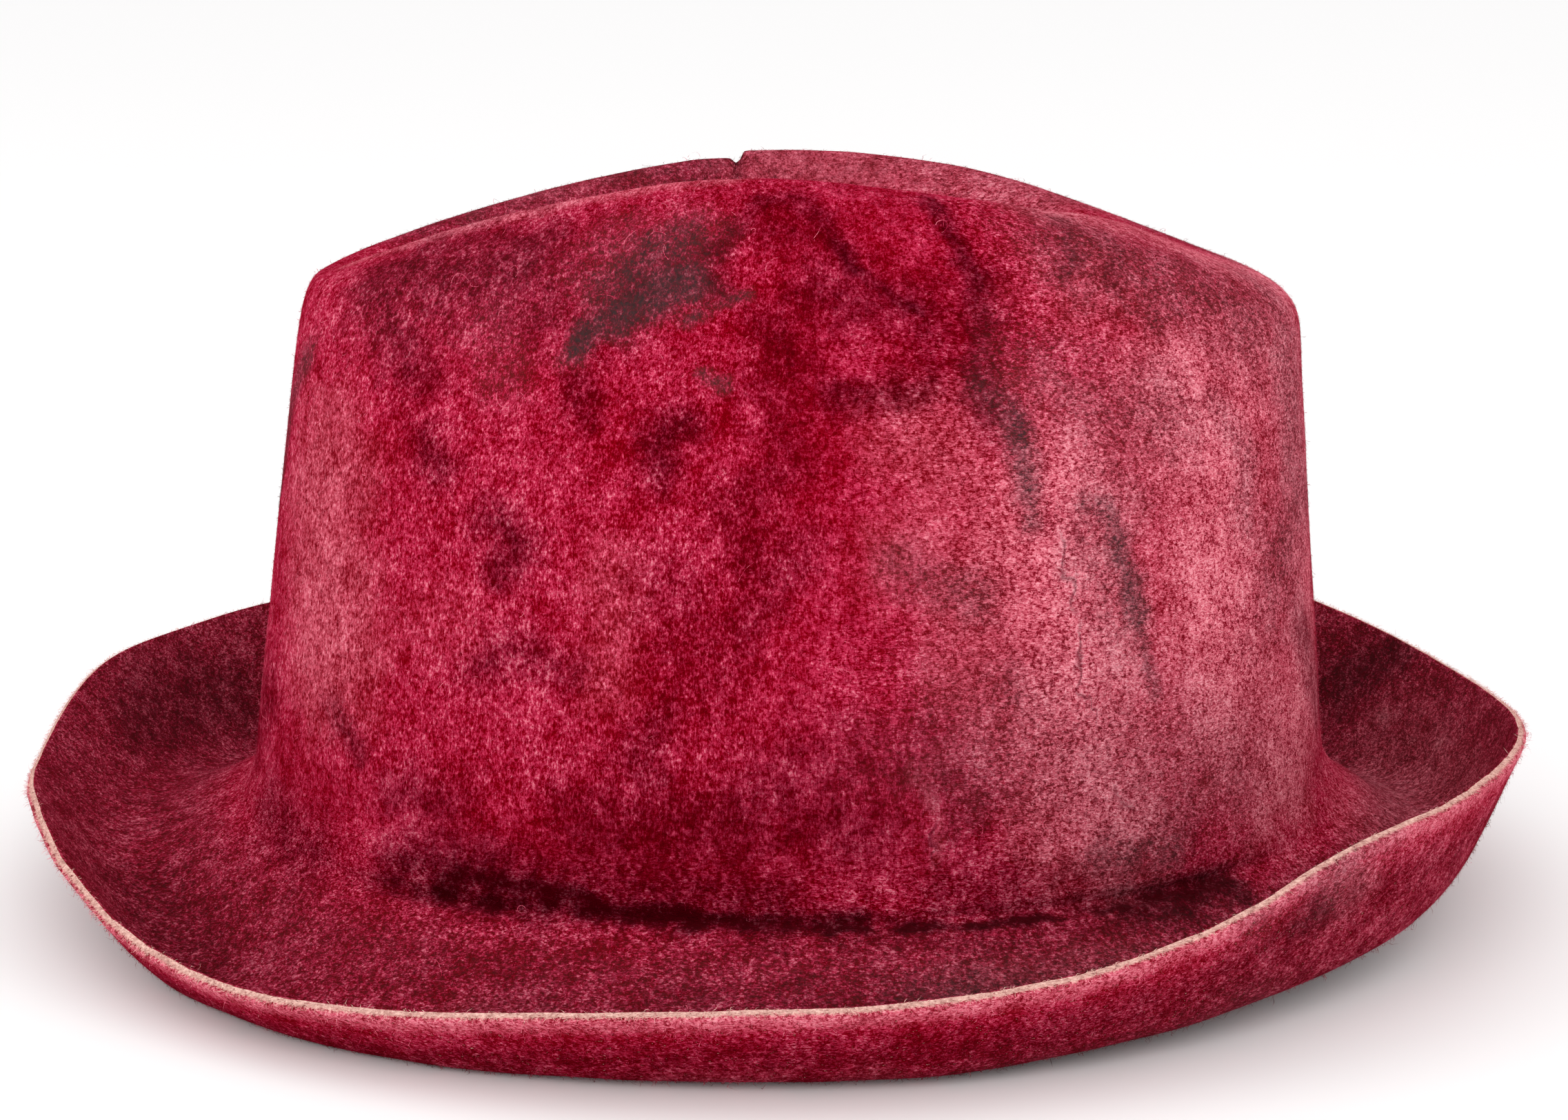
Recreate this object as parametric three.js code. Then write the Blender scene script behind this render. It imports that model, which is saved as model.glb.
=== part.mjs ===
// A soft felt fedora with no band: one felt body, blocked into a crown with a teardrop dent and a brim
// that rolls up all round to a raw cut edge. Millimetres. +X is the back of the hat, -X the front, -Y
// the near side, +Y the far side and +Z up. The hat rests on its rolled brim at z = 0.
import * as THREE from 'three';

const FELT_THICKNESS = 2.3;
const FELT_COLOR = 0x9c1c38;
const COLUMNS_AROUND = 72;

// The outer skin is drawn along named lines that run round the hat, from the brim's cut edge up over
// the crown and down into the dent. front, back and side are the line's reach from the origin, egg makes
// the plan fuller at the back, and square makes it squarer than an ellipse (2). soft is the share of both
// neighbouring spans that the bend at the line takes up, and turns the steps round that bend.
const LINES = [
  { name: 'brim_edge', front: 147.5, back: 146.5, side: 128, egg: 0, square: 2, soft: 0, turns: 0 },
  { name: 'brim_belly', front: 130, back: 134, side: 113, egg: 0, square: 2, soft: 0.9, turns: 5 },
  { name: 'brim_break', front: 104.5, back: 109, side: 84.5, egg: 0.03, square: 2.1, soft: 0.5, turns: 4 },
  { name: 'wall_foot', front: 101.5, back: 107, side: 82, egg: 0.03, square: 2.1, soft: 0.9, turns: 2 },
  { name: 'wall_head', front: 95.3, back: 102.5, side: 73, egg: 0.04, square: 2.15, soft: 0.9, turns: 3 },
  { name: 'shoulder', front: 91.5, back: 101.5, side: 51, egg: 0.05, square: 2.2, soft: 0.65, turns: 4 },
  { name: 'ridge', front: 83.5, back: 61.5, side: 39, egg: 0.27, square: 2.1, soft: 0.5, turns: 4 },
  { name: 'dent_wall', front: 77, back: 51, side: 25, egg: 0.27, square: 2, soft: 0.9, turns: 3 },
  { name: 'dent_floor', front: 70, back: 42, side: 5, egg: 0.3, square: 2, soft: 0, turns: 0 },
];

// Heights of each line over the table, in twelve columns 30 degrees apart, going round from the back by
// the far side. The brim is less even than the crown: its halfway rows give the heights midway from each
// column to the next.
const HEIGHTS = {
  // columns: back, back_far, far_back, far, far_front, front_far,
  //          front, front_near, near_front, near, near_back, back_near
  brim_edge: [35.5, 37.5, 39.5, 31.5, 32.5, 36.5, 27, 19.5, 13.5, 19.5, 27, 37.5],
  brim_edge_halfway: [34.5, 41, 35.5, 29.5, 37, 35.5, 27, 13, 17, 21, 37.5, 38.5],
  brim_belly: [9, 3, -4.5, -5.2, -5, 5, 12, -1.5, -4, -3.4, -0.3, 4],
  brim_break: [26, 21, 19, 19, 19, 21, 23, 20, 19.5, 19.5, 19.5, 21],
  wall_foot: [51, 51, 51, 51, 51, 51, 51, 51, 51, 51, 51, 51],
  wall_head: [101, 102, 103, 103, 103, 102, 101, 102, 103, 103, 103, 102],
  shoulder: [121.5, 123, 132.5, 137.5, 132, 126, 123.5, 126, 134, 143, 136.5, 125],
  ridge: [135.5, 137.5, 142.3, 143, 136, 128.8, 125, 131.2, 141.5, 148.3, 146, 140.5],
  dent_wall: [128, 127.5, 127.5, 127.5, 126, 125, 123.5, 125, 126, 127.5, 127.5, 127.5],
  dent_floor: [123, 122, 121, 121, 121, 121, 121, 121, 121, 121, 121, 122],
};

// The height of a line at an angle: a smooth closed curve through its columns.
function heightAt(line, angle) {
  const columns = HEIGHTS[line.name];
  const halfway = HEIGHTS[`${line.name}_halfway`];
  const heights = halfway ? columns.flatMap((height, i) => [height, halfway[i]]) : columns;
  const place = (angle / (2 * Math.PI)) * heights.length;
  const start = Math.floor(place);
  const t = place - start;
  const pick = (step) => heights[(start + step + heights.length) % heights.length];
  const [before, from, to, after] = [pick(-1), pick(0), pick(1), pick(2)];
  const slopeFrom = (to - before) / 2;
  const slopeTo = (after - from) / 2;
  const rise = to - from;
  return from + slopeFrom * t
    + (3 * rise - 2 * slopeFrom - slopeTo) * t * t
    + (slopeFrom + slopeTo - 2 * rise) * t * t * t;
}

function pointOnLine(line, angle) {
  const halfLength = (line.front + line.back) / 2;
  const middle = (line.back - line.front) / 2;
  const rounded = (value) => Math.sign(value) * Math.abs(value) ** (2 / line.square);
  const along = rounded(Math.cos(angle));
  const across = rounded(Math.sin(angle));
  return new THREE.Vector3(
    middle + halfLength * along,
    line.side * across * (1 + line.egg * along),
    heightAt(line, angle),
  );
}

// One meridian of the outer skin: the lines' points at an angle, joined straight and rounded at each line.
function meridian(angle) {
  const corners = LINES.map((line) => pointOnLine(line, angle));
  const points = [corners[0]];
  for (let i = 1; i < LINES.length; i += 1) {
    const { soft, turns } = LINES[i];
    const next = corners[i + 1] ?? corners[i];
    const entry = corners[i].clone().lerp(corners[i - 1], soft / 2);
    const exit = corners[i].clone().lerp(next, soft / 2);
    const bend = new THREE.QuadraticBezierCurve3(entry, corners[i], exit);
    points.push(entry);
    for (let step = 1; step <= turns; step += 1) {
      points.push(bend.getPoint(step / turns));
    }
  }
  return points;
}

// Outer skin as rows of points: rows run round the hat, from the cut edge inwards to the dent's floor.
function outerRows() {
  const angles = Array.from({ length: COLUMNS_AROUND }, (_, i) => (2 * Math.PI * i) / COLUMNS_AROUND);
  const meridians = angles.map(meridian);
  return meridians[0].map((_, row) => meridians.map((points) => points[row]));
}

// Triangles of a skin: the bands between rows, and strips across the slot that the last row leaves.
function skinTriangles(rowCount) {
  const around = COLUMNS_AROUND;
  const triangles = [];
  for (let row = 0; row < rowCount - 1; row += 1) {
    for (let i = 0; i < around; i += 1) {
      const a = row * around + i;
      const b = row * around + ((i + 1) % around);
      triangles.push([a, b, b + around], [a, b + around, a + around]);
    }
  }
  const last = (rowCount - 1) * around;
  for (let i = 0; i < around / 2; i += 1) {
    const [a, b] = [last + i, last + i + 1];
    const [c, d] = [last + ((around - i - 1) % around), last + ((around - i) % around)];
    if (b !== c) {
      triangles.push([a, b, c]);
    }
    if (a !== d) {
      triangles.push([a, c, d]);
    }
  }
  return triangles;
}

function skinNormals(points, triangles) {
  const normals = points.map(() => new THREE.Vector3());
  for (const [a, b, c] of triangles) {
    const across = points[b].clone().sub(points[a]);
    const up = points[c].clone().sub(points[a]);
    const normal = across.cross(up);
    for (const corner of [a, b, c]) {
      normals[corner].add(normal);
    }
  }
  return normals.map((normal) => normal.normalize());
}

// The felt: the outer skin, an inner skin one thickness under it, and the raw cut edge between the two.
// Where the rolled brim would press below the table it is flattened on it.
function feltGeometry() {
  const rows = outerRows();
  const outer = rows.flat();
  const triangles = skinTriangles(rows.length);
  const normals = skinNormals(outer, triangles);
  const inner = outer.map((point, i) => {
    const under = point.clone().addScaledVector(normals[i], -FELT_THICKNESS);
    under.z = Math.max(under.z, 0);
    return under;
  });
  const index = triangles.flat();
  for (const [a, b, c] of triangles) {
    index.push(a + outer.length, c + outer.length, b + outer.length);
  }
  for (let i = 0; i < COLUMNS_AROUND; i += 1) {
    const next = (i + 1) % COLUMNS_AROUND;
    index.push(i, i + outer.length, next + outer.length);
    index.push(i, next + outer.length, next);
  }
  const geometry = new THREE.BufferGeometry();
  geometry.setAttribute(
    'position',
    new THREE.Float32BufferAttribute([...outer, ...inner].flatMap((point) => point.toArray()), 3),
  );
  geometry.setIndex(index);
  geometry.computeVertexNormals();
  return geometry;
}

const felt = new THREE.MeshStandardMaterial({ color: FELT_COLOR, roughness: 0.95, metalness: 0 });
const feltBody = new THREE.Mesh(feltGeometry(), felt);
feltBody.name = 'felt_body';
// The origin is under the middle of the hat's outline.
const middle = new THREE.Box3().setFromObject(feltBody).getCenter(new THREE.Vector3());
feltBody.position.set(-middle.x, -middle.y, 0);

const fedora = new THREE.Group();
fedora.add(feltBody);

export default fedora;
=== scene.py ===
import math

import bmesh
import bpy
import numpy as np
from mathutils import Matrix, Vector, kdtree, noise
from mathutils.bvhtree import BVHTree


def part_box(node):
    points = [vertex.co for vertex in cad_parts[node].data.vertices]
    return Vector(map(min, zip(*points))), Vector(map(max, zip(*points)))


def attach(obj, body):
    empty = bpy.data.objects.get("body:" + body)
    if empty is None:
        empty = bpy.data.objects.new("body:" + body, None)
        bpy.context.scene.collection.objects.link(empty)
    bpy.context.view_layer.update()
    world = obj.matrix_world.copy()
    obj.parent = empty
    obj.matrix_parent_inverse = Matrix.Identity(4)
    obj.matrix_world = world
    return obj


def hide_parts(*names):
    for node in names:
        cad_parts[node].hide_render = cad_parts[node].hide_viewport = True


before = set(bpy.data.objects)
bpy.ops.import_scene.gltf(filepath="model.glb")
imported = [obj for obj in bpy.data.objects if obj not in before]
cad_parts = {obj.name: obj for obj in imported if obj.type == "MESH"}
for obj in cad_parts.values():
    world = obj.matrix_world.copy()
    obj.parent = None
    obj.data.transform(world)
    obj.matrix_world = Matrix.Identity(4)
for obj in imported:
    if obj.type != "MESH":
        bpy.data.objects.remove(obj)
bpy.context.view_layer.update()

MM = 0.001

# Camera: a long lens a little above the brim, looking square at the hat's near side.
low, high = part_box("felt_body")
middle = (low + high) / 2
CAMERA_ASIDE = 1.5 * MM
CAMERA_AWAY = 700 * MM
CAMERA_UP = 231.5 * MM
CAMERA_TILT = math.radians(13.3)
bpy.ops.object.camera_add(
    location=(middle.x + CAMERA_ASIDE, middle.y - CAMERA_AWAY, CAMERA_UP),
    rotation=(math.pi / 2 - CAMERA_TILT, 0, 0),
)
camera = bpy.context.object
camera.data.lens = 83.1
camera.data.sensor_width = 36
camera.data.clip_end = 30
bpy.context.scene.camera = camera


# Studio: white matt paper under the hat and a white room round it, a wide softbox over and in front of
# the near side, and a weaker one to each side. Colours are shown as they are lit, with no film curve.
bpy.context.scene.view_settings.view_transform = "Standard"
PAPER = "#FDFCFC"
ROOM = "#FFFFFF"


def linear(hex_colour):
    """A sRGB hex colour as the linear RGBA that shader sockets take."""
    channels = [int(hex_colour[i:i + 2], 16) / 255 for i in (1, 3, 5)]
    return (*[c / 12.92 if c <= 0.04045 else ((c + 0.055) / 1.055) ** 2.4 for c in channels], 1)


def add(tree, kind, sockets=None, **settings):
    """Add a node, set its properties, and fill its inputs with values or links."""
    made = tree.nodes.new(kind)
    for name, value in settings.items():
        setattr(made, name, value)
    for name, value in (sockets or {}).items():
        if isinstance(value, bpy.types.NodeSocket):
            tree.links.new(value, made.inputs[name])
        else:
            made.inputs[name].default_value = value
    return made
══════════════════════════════
Return each line of the data that contains the string "update".

**The completed task**.
    bpy.context.view_layer.update()
bpy.context.view_layer.update()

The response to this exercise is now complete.